Limitations & Future Work¶
- The absolute accuracy of emotion recognition is still not highly satisfactory (62.7%), which highlights that recognizing emotions purely from the upper-body skeleton remains incredibly challenging.
- The scale of the AIDE dataset is relatively small and only includes specific populations and driving scenarios; its generalizability remains to be verified.
- Advanced architectures for temporal modeling (such as Transformers) were not introduced, potentially missing long-range temporal dependencies.
- Future work could consider fusing upper-body skeleton with vehicle behavior data (such as steering wheel angle, braking frequency) to provide richer emotional cues.
Related Work & Insights¶
- vs CTR-GCN: CTR-GCN utilizes channel-level topology refinement but does not consider hierarchical structures. UbH-GCN introduces a hierarchical graph structure to model joint relationships from multiple scales, achieving better performance in driving scenarios.
- vs HD-GCN: HD-GCN uses hierarchical decomposition but relies on a pre-defined hierarchy and is designed for action recognition. UbH-GCN designs a hierarchy specifically for upper-body emotion recognition, and its adjacency matrix is dynamically learned.
- vs ST-GCN: ST-GCN is a pioneering work in GCN action recognition that uses a fixed adjacency matrix.

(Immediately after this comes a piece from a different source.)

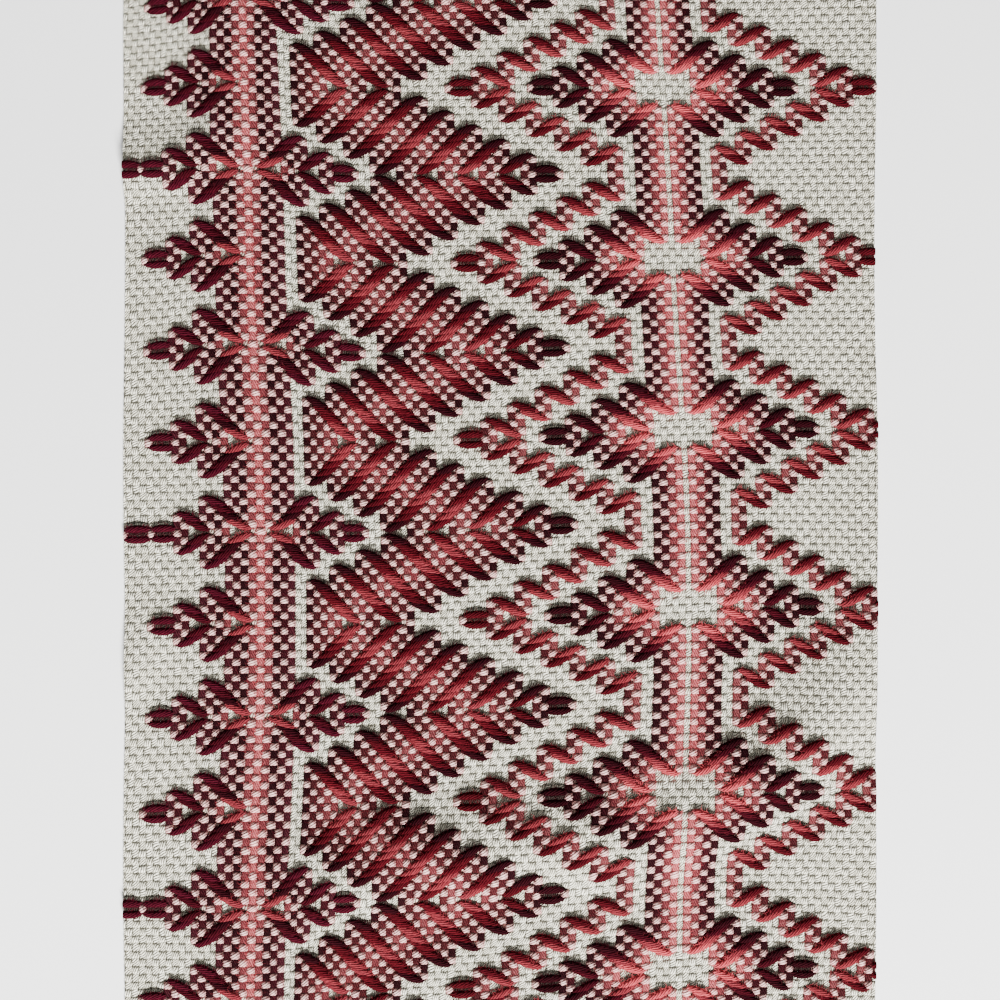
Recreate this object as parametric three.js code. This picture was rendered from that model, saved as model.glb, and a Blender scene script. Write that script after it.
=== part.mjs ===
// Embroidered cloth: a cut length of basket-weave cotton with wool darned under its floats,
// lying on a flat surface in low soft folds.
// Millimetres, +Z up. The origin is at the middle of the underside, on the surface it lies on.
// +X runs across the length, from the narrow spine to the lattice, and +Y runs along it.

import * as THREE from 'three';

// Driving dimensions
const CLOTH_WIDTH = 367.5;
const CLOTH_LENGTH = 494;
const CLOTH_THICKNESS = 1.5;     // bare basket weave
const STITCH_RISE = 1.3;         // what the wool adds where it is darned in

// The weave, counted in floats: columns to the right of the spine, rows down from its first leaf
const COLUMN_PITCH = 3.33;
const ROW_PITCH = 3.65;
const SPINE_X = -122.5;
const FIRST_ROW_Y = 160.5;
const GRAIN_LEAN = 0.016;        // the cloth lies a little off its grain
const REPEAT_ROWS = 24;

// The bands of stitching, in columns and rows
const SLANT = 2;                 // columns that each slanted edge moves in one row
const HALF_FLOAT = 0.5;          // half of the slope from bare to stitched cloth
const SPINE_HALF = 4.7;
const LEAF = { reach: 16, root: 4.2, tip: 0.8 };
const FLAME = { left: 6.5, turnRow: 7, right: 22.5 };
const LATTICE_CENTRE = 62;
const LATTICE = [
  { line: 'outer', edge: 8.5, width: 5, innermost: 6.5, waist: 0 },
  { line: 'inner', edge: -3.5, width: 12, innermost: -1, waist: 4.5 },
];

// How the hand-cut edge strays from straight, fading quickly towards the middle of the sheet
const WAVER = {
  depth: 0.5,
  fade: 5,
  sides: { rate: 0.031, phase: 0.9 },
  ends: { rate: 0.027, phase: 2.1 },
};

// The mesh: fine squares on top, and squares two fine ones wide below
const COLUMNS = 54;
const ROWS = 66;

// Folds: the crest's points (rise is its height above the surface), and how far each flank reaches
const CREST_STEPS = 40;
const FOLDS = [
  {
    name: 'long fold', north: 40, south: 34,
    crest: [
      { x: 199, y: 44, rise: 2.5 },
      { x: 190, y: -49, rise: 5.2 },
      { x: 172, y: -93, rise: 7.0 },
      { x: 147, y: -122, rise: 7.5 },
      { x: 115, y: -148, rise: 7.0 },
      { x: 69, y: -164, rise: 6.5 },
      { x: 10, y: -171, rise: 6.2 },
      { x: -49, y: -177, rise: 5.8 },
      { x: -88, y: -189, rise: 3.2 },
      { x: -127, y: -202, rise: 0 },
    ],
  },
  {
    name: 'upper corner', north: 32, south: 19,
    crest: [
      { x: -127, y: 211, rise: 0 },
      { x: -135, y: 181, rise: 2.5 },
      { x: -157, y: 164, rise: 4.0 },
      { x: -200, y: 158, rise: 4.5 },
    ],
  },
  {
    name: 'left edge', north: 26, south: 20,
    crest: [
      { x: -147, y: -44, rise: 0 },
      { x: -171, y: -70, rise: 2.5 },
      { x: -200, y: -97, rise: 3.2 },
    ],
  },
];

const crests = FOLDS.map(({ crest, north, south }) => ({
  north,
  south,
  points: new THREE.CatmullRomCurve3(crest.map(({ x, y, rise }) => new THREE.Vector3(x, y, rise)))
    .getPoints(CREST_STEPS),
}));

// Nearest place on a crest: how far off it is, on which side, and how high the crest is there
function nearestOnCrest(points, x, y) {
  let nearest = { distance: Infinity, rise: 0, side: 1 };
  for (let i = 0; i + 1 < points.length; i += 1) {
    const from = points[i];
    const along = { x: points[i + 1].x - from.x, y: points[i + 1].y - from.y };
    const away = { x: x - from.x, y: y - from.y };
    const length2 = along.x ** 2 + along.y ** 2;
    const t = THREE.MathUtils.clamp((away.x * along.x + away.y * along.y) / length2, 0, 1);
    const distance = Math.hypot(away.x - t * along.x, away.y - t * along.y);
    if (distance < nearest.distance) {
      const rise = THREE.MathUtils.lerp(from.z, points[i + 1].z, t);
      nearest = { distance, rise, side: Math.sign(along.x * away.y - along.y * away.x) };
    }
  }
  return nearest;
}

// Height of the underside: flat on the surface, and lifted in a soft bell along each crest
function foldHeight(x, y) {
  let height = 0;
  for (const { points, north, south } of crests) {
    const { distance, rise, side } = nearestOnCrest(points, x, y);
    const t = distance / (side < 0 ? north : south);
    if (t < 1) height += Math.max(rise, 0) * (1 + Math.cos(Math.PI * t)) / 2;
  }
  return height;
}

// 1 between two edges and 0 outside them, sloped over one float at each edge
function between(value, low, high) {
  const rise = THREE.MathUtils.clamp(value - low + HALF_FLOAT, 0, 1);
  return rise * THREE.MathUtils.clamp(high - value + HALF_FLOAT, 0, 1);
}

// How fully the cloth is stitched at a place: 0 bare, 1 covered
function stitched(x, y) {
  const column = (x - SPINE_X - (FIRST_ROW_Y - y) * GRAIN_LEAN) / COLUMN_PITCH;
  const row = (FIRST_ROW_Y - y) / ROW_PITCH;
  const half = REPEAT_ROWS / 2;
  const fromLeaf = Math.abs(THREE.MathUtils.euclideanModulo(row + half, REPEAT_ROWS) - half);
  const fromAnyLeaf = Math.min(fromLeaf, half - fromLeaf);

  const spine = between(column, -SPINE_HALF, SPINE_HALF);
  const outward = (Math.abs(column) - SPINE_HALF) / (LEAF.reach - SPINE_HALF);
  const leafHalf = THREE.MathUtils.lerp(LEAF.root, LEAF.tip, outward);
  const leafRow = column < 0 ? fromAnyLeaf : fromLeaf;
  const leaf = outward > 0 && outward < 1 ? between(leafRow, -leafHalf, leafHalf) : 0;

  const flameLeft = FLAME.left + SLANT * Math.max(FLAME.turnRow - fromLeaf, 0);
  const flameRight = FLAME.right + SLANT * (half - fromLeaf);
  const flame = between(column, flameLeft, flameRight);

  const fromCentre = Math.abs(column - LATTICE_CENTRE);
  const lattice = LATTICE.map(({ edge, width, innermost, waist }) => {
    const outside = edge + SLANT * fromLeaf;
    return between(fromCentre, Math.max(outside - width, innermost), Math.max(outside, waist));
  });

  return Math.max(spine, leaf, flame, ...lattice);
}

function topHeight(x, y) {
  return foldHeight(x, y) + CLOTH_THICKNESS + STITCH_RISE * stitched(x, y);
}

// Plan position of a place on the sheet, with across and along running from 0 to 1
function planPoint(across, along) {
  const x = (across - 0.5) * CLOTH_WIDTH;
  const y = (along - 0.5) * CLOTH_LENGTH;
  const { depth, fade, sides, ends } = WAVER;
  const sideways = (2 * across - 1) ** fade * depth * Math.sin(sides.rate * y + sides.phase);
  const lengthways = (2 * along - 1) ** fade * depth * Math.sin(ends.rate * x + ends.phase);
  return [x + sideways, y + lengthways];
}

function clothGeometry() {
  const positions = [];
  const indices = [];

  // One face of the sheet: gives the index of each grid point, made when it is first asked for
  const layer = (heightAt) => {
    const made = new Map();
    return (i, j) => {
      const key = j * (COLUMNS + 1) + i;
      if (!made.has(key)) {
        const [x, y] = planPoint(i / COLUMNS, j / ROWS);
        made.set(key, positions.length / 3);
        positions.push(x, y, heightAt(x, y));
      }
      return made.get(key);
    };
  };
  const top = layer(topHeight);
  const under = layer(foldHeight);

  for (let j = 0; j < ROWS; j += 1) {
    for (let i = 0; i < COLUMNS; i += 1) {
      indices.push(top(i, j), top(i + 1, j), top(i + 1, j + 1));
      indices.push(top(i, j), top(i + 1, j + 1), top(i, j + 1));
    }
  }

  // Underside: each wide square is a fan from its middle, that meets the fine points of the rim
  for (let j = 0; j < ROWS; j += 2) {
    for (let i = 0; i < COLUMNS; i += 2) {
      const ring = [under(i, j)];
      if (i === 0) ring.push(under(i, j + 1));
      ring.push(under(i, j + 2));
      if (j + 2 === ROWS) ring.push(under(i + 1, j + 2));
      ring.push(under(i + 2, j + 2));
      if (i + 2 === COLUMNS) ring.push(under(i + 2, j + 1));
      ring.push(under(i + 2, j));
      if (j === 0) ring.push(under(i + 1, j));
      const middle = under(i + 1, j + 1);
      ring.forEach((point, k) => indices.push(middle, point, ring[(k + 1) % ring.length]));
    }
  }

  // Cut edge, all the way round
  const rim = [];
  for (let i = 0; i < COLUMNS; i += 1) rim.push([i, 0]);
  for (let j = 0; j < ROWS; j += 1) rim.push([COLUMNS, j]);
  for (let i = COLUMNS; i > 0; i -= 1) rim.push([i, ROWS]);
  for (let j = ROWS; j > 0; j -= 1) rim.push([0, j]);
  rim.forEach((here, k) => {
    const next = rim[(k + 1) % rim.length];
    indices.push(under(...here), under(...next), top(...next));
    indices.push(under(...here), top(...next), top(...here));
  });

  const geometry = new THREE.BufferGeometry();
  geometry.setAttribute('position', new THREE.Float32BufferAttribute(positions, 3));
  geometry.setIndex(indices);
  geometry.computeVertexNormals();
  return geometry;
}

const clothMaterial = new THREE.MeshStandardMaterial({
  color: 0xe3dfd0,
  roughness: 0.95,
  metalness: 0,
});

const groundCloth = new THREE.Mesh(clothGeometry(), clothMaterial);
groundCloth.name = 'ground_cloth';

const embroideredCloth = new THREE.Group();
embroideredCloth.add(groundCloth);

export default embroideredCloth;
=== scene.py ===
"""Embroidered basket-weave cloth, laid out and seen from above.

Cream cotton in a coarse basket weave, with wool darned under its raised floats in a leafed
spine, a band of nested chevrons and a mirrored lattice. Places on the cloth are counted in
floats: columns to the right of the spine, and rows down from the spine's first leaf. Sizes
are in millimetres until a mesh is made of them.
"""
import logging
import math
from dataclasses import dataclass, field
from enum import Enum
from typing import NamedTuple

import bmesh
import bpy
import numpy as np
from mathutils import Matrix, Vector


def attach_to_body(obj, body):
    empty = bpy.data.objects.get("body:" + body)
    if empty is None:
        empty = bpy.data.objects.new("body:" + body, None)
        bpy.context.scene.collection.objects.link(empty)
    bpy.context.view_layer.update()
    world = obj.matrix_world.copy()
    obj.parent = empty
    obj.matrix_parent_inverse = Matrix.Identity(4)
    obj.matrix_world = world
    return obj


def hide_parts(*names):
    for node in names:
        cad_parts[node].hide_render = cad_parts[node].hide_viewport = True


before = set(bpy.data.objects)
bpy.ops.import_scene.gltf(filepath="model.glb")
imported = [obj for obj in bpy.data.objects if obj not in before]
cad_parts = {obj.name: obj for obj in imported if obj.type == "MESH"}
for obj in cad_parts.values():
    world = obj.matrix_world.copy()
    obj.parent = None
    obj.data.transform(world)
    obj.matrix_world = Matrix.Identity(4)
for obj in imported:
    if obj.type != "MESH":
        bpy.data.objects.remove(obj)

LOG = logging.getLogger("embroidered_cloth")
MM = 0.001
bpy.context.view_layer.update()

# The floats that the sheet is made from, which reach past the cut on every side
SHEET_COLUMNS = (-22, 99)
SHEET_ROWS = (-27, 114)

Array = np.ndarray
Piece = bpy.types.Object
Tree = bpy.types.NodeTree
Material = bpy.types.Material
Socket = bpy.types.NodeSocket
Value = Socket | float | tuple[float, ...]
Pair = tuple[float, float]
Colour = tuple[int, int, int]


@dataclass(frozen=True)
class Outline:
    """The cut of the cloth, in millimetres, with the unevenness of its edge."""

    width: float = 367.5
    length: float = 494.0
    waver: float = 0.5
    fade: int = 5
    side_wave: Pair = (0.031, 0.9)
    end_wave: Pair = (0.027, 2.1)

    def stray(self, x: Array, y: Array) -> tuple[Array, Array]:
        """Move points near the cut a little off the straight line.

        Args:
            x: Places across the cloth, in millimetres.
            y: Places along the cloth, in millimetres.

        Returns:
            The same places on the wavering cut.
        """
        side_turns, side_start = self.side_wave
        end_turns, end_start = self.end_wave
        sideways = ((2 * x / self.width) ** self.fade * self.waver
                    * np.sin(side_turns * y + side_start))
        endways = ((2 * y / self.length) ** self.fade * self.waver
                   * np.sin(end_turns * x + end_start))
        return x + sideways, y + endways


def find_step(knots: Array, at: Array) -> tuple[Array, Array, Array]:
    """Find the step between two knots that each place lies in.

    Args:
        knots: Rising places.
        at: The places to find.

    Returns:
        The knot that each step starts from, how far the place is along the step as a share
        of it, and the step's length.
    """
    step = np.clip(np.searchsorted(knots, at) - 1, 0, len(knots) - 2)
    span = knots[step + 1] - knots[step]
    return step, (at - knots[step]) / span, span


def hermite(share: Array, span: Array, ends: tuple[Array, Array],
            slopes: tuple[Array, Array]) -> Array:
    """Smooth curve over one step, that runs on straight past both of its ends.

    Args:
        share: How far along the step each place is.
        span: The step's length.
        ends: Values at the step's start and end.
        slopes: Slopes at the step's start and end.

    Returns:
        The value at each place.
    """
    start, end = ends
    lean, next_lean = slopes
    t = np.clip(share, 0, 1)
    curve = (
        (2 * t**3 - 3 * t**2 + 1) * start
        + (t**3 - 2 * t**2 + t) * span * lean
        + (3 * t**2 - 2 * t**3) * end
        + (t**3 - t**2) * span * next_lean
    )
    return curve + (share - t) * span * np.where(share < 0, lean, next_lean)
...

UbH-GCN introduces dynamicity, hierarchy, and upper-body specialization on top of it.
Rating¶
- Novelty: ⭐⭐⭐⭐ The perspective of applying hierarchical graph structures and class-specific enhancement to assistive driving emotion recognition is novel.
- Experimental Thoroughness: ⭐⭐⭐ The datasets used are limited (only two), and the AIDE dataset is small in scale.
- Writing Quality: ⭐⭐⭐⭐ The problem definition is clear, and the motivation is thoroughly explained.
- Value: ⭐⭐⭐⭐ It holds practical value for emotion recognition in assistive driving, and the finding that skeleton-only outperforms multimodal signals is inspiring.